Ninho de joão-de-barro |
Na postagem Uma Planta Desobediente às Regras da Filosofia de 27 de março deste ano, tratei de como os primeiros autores que escreveram sobre o Brasil quase sempre incluíam em suas obras algumas observações sobre curiosidades tanto da fauna quanto da flora do "Novo Mundo", que se lhes afigurava tão diversa daquela a que estavam habituados na Europa. Os séculos passaram, é verdade, mas o interesse sobre esses aspectos exóticos continuou. Tanto assim que, em 1817, a Corografia Brasílica do Padre Ayres de Casal continuava a listar o que de mais extravagante podia haver entre os animais encontrados no Brasil e, dentre tantos outros mencionados, encontra-se uma simpática ave, que se vê em uma parte considerável da América do Sul - estou falando do joão-de-barro (Furnarius rufus). Naturalmente o que surpreendia nosso autor não era, por suposto, a aparência desse pássaro, aliás muito comum, mas a forma como edifica seu ninho, com tal habilidade que, se fosse mais universalizada entre os seres vivos, poderia resolver os problemas habitacionais da humanidade... Sorria, leitor, mas passe em seguida à descrição de Ayres de Casal:
"João-de-barro é uma casta de cotovia, amarelada com uma risca esbranquiçada por cima dos olhos, e só é notável pela formatura do seu ninho de barro, donde se lhe derivou o nome. É feito com muita arte e perfeição no forcado de uma árvore, e consta de um corredor com um pouco mais de um palmo de comprido, com uma sala quase do mesmo comprimento a um lado, todo de abóbada, com uma janela de permeio no fim do corredor, cuja entrada é pequena e fica sempre para aquela parte donde o vento sopra menos. Este edifício resiste às invernadas por muitos anos."
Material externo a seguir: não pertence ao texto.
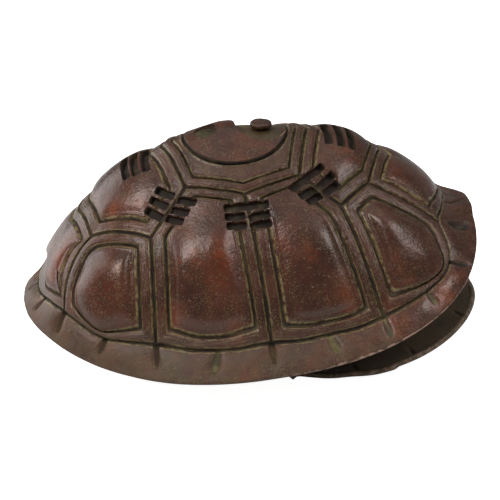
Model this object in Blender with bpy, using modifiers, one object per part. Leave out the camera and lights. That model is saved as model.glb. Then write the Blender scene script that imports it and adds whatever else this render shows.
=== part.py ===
"""Hollow cast-bronze turtle shell: a domed carapace standing on a flat plastron.

Frame: metres, +Z up, head end at +X, tail end at -X. The origin is under the middle of the shell, on the
surface it stands on. Two castings make the object:

    carapace  the dome, with the raised knob and the round pit of its central disc
    plastron  the belly plate, with an upturned front lobe and a bridge wing up to the rim on each side

The dome is a height over the plan: a rim curve, a ridge curve and one cross-section blend between them.
"""

import math

import bpy
import bmesh

MM = 0.001

# Carapace: overall
LENGTH = 130 * MM
HALF_WIDTH = 49.3 * MM
WALL = 2.0 * MM
FRONT_ROUNDNESS = 2.74
TAIL_ROUNDNESS = 2.05

# Carapace: rim height round the plan, as cosine terms of the angle from the head
RIM_HEIGHTS = (17.8 * MM, 10.2 * MM, 7.5 * MM, 1.07 * MM, 0.85 * MM)

# Carapace: ridge line, (x, z) from the tail to the head
RIDGE = [(-65.0, 14.8), (-59.8, 20.5), (-57.2, 26.7), (-53.3, 33.5), (-46.8, 42.3), (-41.6, 48.1),
         (-35.1, 53.4), (-26.0, 58.1), (-15.6, 62.0), (-3.9, 64.0), (7.8, 63.5), (18.2, 62.3), (28.6, 59.7),
         (36.4, 56.0), (44.2, 51.4), (52.0, 45.5), (57.9, 40.2), (61.8, 38.2), (65.0, 37.4)]

# Carapace: fall from ridge to rim across the middle, (share of half width, share of height lost)
CROSS_SECTION = [(0.0, 0.0), (0.13, 0.032), (0.264, 0.115), (0.42, 0.245), (0.58, 0.400), (0.72, 0.605),
                 (0.857, 0.855), (1.0, 1.0)]
SECTION_HELD_TO = 23.4 * MM
SECTION_ROUND_FROM = 58.5 * MM

# Carapace: knob and pit of the central disc, on the ridge
KNOB_X = 4.0 * MM
KNOB_RADIUS = 3.1 * MM
KNOB_HEIGHT = 1.4 * MM
PIT_X = -11.7 * MM
PIT_RADIUS = 3.4 * MM
PIT_DEPTH = 1.2 * MM

# Plastron
PLASTRON_FRONT = 69.3 * MM
PLASTRON_REAR = -54.0 * MM
PLASTRON_THICKNESS = 1.6 * MM
LOBE_HALF_WIDTH = 34.6 * MM
WAIST_HALF_WIDTH = 31.0 * MM
WAIST_FRONT = 4.0 * MM
LOBE_FULL_FROM = 22.0 * MM
FRONT_LOBE_START = 24.0 * MM
REAR_LOBE_START = -12.0 * MM
REAR_NOTCH_DEPTH = 4.0 * MM
REAR_NOTCH_HALF_WIDTH = 8.0 * MM
REAR_NOTCH_REACH = 12.0 * MM
EDGE_RISE = 0.9 * MM
UPTURN_START = 15.6 * MM
UPTURN_RISE = 9.2 * MM
UPTURN_LENGTH = 52.0 * MM
EDGE_BAND = 4.0 * MM
EDGE_BAND_SHARE = 0.3
BRIDGE_FRONT = 5.0 * MM
BRIDGE_REAR = -29.0 * MM
BRIDGE_END_SLANT = 6.0 * MM
BRIDGE_SLOPE = 1.15
JOINT_GAP = 0.3 * MM

# The lengths above are measured from the middle of the dome; the shell's middle lies this far ahead of it,
# because the plastron's front lobe reaches out past the dome
DOME_AHEAD = (PLASTRON_FRONT - LENGTH / 2) / 2

# Mesh density
DOME_SPOKES = 64
DOME_RINGS = 15
PLATE_STATIONS = 64
PLATE_COLUMNS = 20
KNOB_SIDES = 24

CARAPACE_COLOUR = (0.075, 0.035, 0.024, 1.0)
PLASTRON_COLOUR = (0.060, 0.036, 0.026, 1.0)


def smooth_curve(points, value):
    """Height of the smooth curve through the points at a value."""
    value = min(max(value, points[0][0]), points[-1][0])
    slopes = [(b[1] - a[1]) / (b[0] - a[0]) for a, b in zip(points, points[1:])]
    spans = [b[0] - a[0] for a, b in zip(points, points[1:])]
    tangents = [slopes[0]]
    for before in range(len(slopes) - 1):
        after = before + 1
        mixed = slopes[before] * spans[after] + slopes[after] * spans[before]
        tangents.append(mixed / (spans[before] + spans[after]))
    tangents.append(slopes[-1])
    index = max(i for i in range(len(spans)) if points[i][0] <= value)
    t = (value - points[index][0]) / spans[index]
    start, end = points[index][1], points[index + 1][1]
    rise_in, rise_out = tangents[index] * spans[index], tangents[index + 1] * spans[index]
    return ((2 * t ** 3 - 3 * t ** 2 + 1) * start + (t ** 3 - 2 * t ** 2 + t) * rise_in
            + (3 * t ** 2 - 2 * t ** 3) * end + (t ** 3 - t ** 2) * rise_out)


def smooth_step(start, end, value):
    """0 before start, 1 after end, and an S-curve between them."""
    t = min(max((value - start) / (end - start), 0.0), 1.0)
    return t * t * (3 - 2 * t)


def rim_half_width(x):
    """Half width of the carapace in plan at x."""
    reach = min(abs(2 * x / LENGTH), 1.0)
    power = FRONT_ROUNDNESS if x > 0 else TAIL_ROUNDNESS
    return HALF_WIDTH * (1 - reach ** power) ** (1 / power)


def rim_height(x):
    """Height of the rim's outer edge at x."""
    angle = math.atan2(rim_half_width(x) / HALF_WIDTH, 2 * x / LENGTH)
    return sum(term * math.cos(k * angle) for k, term in enumerate(RIM_HEIGHTS))


def dome_height(x, y):
    """Height of the dome's outer face over the plan point (x, y)."""
    x = min(max(x, -LENGTH / 2), LENGTH / 2)
    across = min(abs(y) / max(rim_half_width(x), 1e-9), 1.0)
    side_fall = smooth_curve(CROSS_SECTION, across) if across > CROSS_SECTION[1][0] else (
        CROSS_SECTION[1][1] * (across / CROSS_SECTION[1][0]) ** 2)
    roundness = smooth_step(SECTION_HELD_TO, SECTION_ROUND_FROM, abs(x))
    fall = side_fall * (1 - roundness) + across ** 2 * roundness
    ridge = smooth_curve(RIDGE, x / MM) * MM
    rim = rim_height(x)
    return rim + (ridge - rim) * (1 - fall)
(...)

A descrição do ninho chega a ser muito interessante, ainda que, para quem nunca viu um, talvez pareça confusa. Já a classificação da ave como "uma casta de cotovia" poderia fazer arrepiar os cabelos de um ornitólogo contemporâneo, mas é compreensível para tempos em que os conhecimentos fundamentados na observação, comparação e experimentação com base científica ainda engatinhavam. Ocorre que, quase sempre, os autores podiam servir-se apenas de palavras para dar a entender a seus leitores o que era a Natureza nas Américas. A vinda de artistas como integrantes das missões científicas estrangeiras que estiveram no Brasil durante o século XIX foi importante para começar a fixar em forma de desenhos e aquarelas os contornos de seres vivos exóticos, muitos deles hoje correndo perigo de extinção. Mais tarde, a fotografia iria popularizar de vez a imagem de onças, jacarés, piranhas e outras feras mais.